The objective of Navy Aviation Support is to help facilitate and coordinate the distribution of active-duty U.S. naval aircraft and aviation resources to support public demonstration events across the United States. Aviation support includes performances by the Blue Angels, the Leap Frogs, East and West Coast Tactical Demonstration Teams, aircraft static displays and flyovers. The Navy Office of Community Outreach determines the eligibility of each event based upon applicable Department of Defense(DoD) and Department of the Navy regulations. A current listing of all eligible aviation events can be found on the Navy Office of Community Outreach website.

==Navy Band Event Support==

The objective of the Navy Band Support is to coordinate Navy musical groups in support of Navy Weeks and related community outreach events throughout the United States. Band support is also coordinated for recruiting efforts through the Music for Recruiting Program. Navy bands across the United States are composed of top rated musicians who perform in various musical units including Ceremonial and Parade Bands, Pop/Rock Bands, Brass and Woodwind Quintets and Jazz Ensembles. Navy Bands may be authorized to perform concerts, patriotic ceremonies and parades for the general public and school concerts in support of Navy Recruiting.

==Navy Speakers' Bureau==

The Navy Speakers' Bureau is designed to assist public organizations who are seeking Navy speakers for community relations and outreach events. Participating speakers are volunteers and include active and reserve component and retired Navy personnel as well as DON civilian personnel. The Navy Speakers Bureau also provides liaison for Navy flag officers who participate in Navy Weeks conducted in various cities across Mid-America each year. In addition, the Navy Speakers Bureau provides a wide variety of resource materials to assist speakers in composing remarks and developing presentations. Organizations seeking speaking support for seminars, conventions, symposiums, and recurring meetings should pursue other avenues to locate speakers. Visit the NAVCO Navy Speakers Bureau page for more information on how to request a Navy speaker.

==Navy Caps For Kids==

===Background===
Early in the 1990s, the idea began circulating among a few charitable organizations to encourage celebrities and other notables to donate autographed hats and other clothing to hospitalized children. The Navy Office of Information Southwest, adapted the idea with a Navy flavor into an ever-growing outreach program.

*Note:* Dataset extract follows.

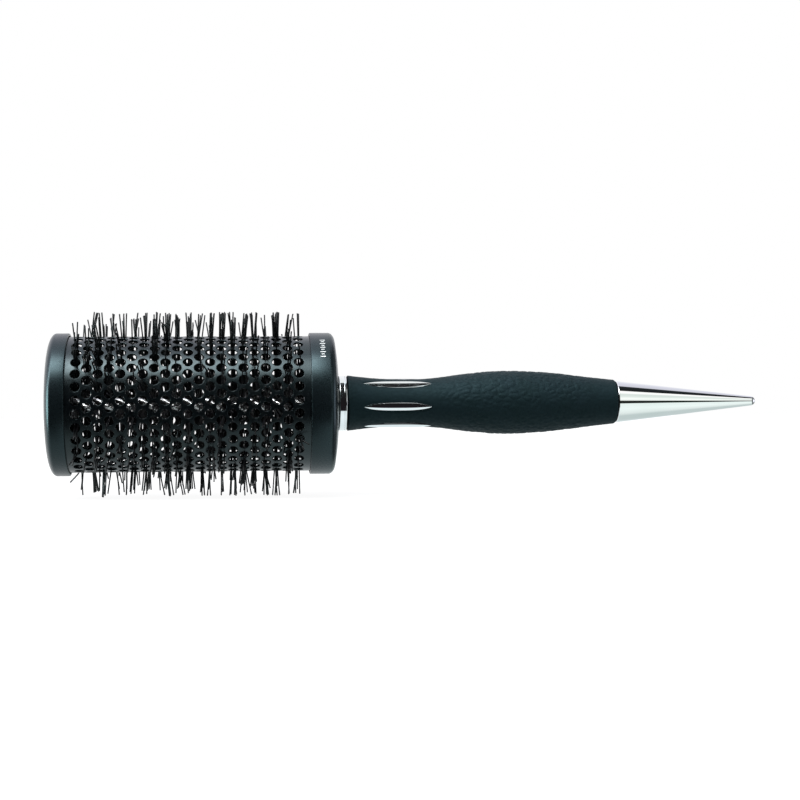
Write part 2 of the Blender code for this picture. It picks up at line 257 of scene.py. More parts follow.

Today, more than 500 commands, including ships, submarines, naval air squadrons and Navy personnel have donated ball caps and other Navy memorabilia along with their time and energy to help bring a smile to the faces of young patients in hospitals all over the country.

===Mission===
NAVCO supports the Navy Caps for Kids program by helping operational commands connect with children in hospitals throughout the nation. NAVCO collects ball caps donated from Navy commands everywhere and ensures they get personally delivered to young patients in hospitals in non-Navy regions. NAVCO also helps commands establish Caps for Kids programs with the hospitals in their local area.

Participating in any given Navy Week along with the Flag officer and Navy Band are active duty and reserve Navy Public Affairs Officers, local civic organizations, as well as local sailors and recruiters from the regional Navy Recruiting District (NRD). In addition, crew members from a namesake ship will participate in the Navy Week (i.e., sailors from the USS Cleveland visit the city of Cleveland during Cleveland Navy Week.)